Es probable que los fondos europeos Next Generation, en tanto que política expansiva, hayan servido para estimular el empleo en España y en Europa, que se ha comportado mejor que en crisis anteriores. Ahora bien, aunque es demasiado pronto para hacer un balance riguroso, no parece que los fondos europeos vayan a conllevar cambios estructurales. Pese a la formulación ambiciosa de fines de transformación, los objetivos de los fondos, en puridad, son continuistas. Los fondos europeos llevan aparejada una condicionalidad que exige reformas que consolidan el protagonismo del mercado y la retirada del Estado prestacional. Además, la ejecución de los fondos cataliza la colaboración público-privada a través de los Proyectos Estratégicos para la Recuperación y Transformación Económica (PERTES) y de instrumentos clásicos como las subvenciones y la contratación pública. Si los poderes públicos recurren al sector privado para diseñar y materializar las inversiones, lo más probable es que las grandes empresas hallen resquicios para reproducir sus lógicas de funcionamiento y maximizar sus beneficios.
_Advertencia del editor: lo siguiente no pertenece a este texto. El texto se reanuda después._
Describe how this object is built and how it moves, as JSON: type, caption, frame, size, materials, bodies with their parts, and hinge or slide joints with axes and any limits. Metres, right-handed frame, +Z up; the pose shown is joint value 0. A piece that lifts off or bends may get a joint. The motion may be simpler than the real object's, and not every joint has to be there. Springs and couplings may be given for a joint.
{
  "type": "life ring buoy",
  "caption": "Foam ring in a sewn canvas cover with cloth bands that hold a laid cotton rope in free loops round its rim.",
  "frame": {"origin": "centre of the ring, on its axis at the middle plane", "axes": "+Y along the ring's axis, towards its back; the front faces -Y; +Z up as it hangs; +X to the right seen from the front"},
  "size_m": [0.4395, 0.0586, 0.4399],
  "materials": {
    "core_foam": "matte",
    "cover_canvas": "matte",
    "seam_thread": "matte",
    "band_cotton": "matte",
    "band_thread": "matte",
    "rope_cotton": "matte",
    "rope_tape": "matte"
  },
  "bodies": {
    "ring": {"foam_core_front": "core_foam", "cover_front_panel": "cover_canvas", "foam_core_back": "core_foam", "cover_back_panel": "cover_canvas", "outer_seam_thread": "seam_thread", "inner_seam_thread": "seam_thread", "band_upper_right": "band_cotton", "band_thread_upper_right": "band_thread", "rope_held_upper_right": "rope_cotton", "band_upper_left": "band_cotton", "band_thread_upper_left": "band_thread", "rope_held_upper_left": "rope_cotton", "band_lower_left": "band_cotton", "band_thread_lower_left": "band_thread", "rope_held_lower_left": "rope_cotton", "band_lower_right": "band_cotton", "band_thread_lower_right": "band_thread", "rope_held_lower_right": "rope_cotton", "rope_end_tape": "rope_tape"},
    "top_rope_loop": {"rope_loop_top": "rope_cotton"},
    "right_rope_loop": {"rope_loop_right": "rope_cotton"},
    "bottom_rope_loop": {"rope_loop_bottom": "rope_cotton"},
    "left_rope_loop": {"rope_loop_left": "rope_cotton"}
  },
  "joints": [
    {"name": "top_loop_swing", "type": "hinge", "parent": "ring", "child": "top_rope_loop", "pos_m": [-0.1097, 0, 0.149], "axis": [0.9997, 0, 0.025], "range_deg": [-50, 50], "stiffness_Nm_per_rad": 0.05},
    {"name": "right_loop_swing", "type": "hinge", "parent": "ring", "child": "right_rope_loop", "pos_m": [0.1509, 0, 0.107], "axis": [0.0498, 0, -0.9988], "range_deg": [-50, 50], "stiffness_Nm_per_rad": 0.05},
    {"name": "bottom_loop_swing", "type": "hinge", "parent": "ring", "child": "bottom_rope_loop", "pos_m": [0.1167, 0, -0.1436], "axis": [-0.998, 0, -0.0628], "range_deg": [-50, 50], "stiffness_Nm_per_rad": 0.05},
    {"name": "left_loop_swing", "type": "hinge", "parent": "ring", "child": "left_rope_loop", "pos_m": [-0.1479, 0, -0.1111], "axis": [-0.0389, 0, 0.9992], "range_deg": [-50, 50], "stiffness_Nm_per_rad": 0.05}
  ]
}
No ha habido un gran debate público sobre cómo Europa y España deben reorientar sus rumbos. En Europa, la desconocida Conferencia sobre el Futuro de Europa, que finalizó en mayo de 2022, fue posterior a la confección de los fondos y bien podría tildarse de fórmula decorativa. No ha existido una reflexión profunda sobre el verdadero alcance de la crisis climática y ambiental. También se pasa por alto que la pérdida de bienestar de nuestras sociedades está directamente relacionada con el auge y descontrol del poder empresarial en detrimento de la democracia. Sin perjuicio de algunas mejoras aisladas, los fondos no van a tener alcance estructural alguno en la dirección ecologizadora y democratizadora que necesitamos.

Hace unos días, por una filtración del Plan anual normativo 2024 a El Confidencial, hemos sabido que el Gobierno de España “propondrá este año tres leyes para asemejar el funcionamiento de la AGE al de una empresa”. Da la impresión de que el ministro Escrivá quiere aplicar los principios de la denominada Nueva Gestión Pública. Esta corriente, que ya es más bien vieja, puede considerarse la proyección del neoliberalismo en el funcionamiento de la Administración pública. Pero ya hay suficiente evidencia empírica para saber que la Administración no debe funcionar como una empresa por la sencilla razón de que la finalidad pública es servir al interés general. Un ejemplo más del eterno retorno de las reformas neoliberales. Mientras tanto, las reformas estructurales democratizadoras o de izquierdas brillan por su ausencia.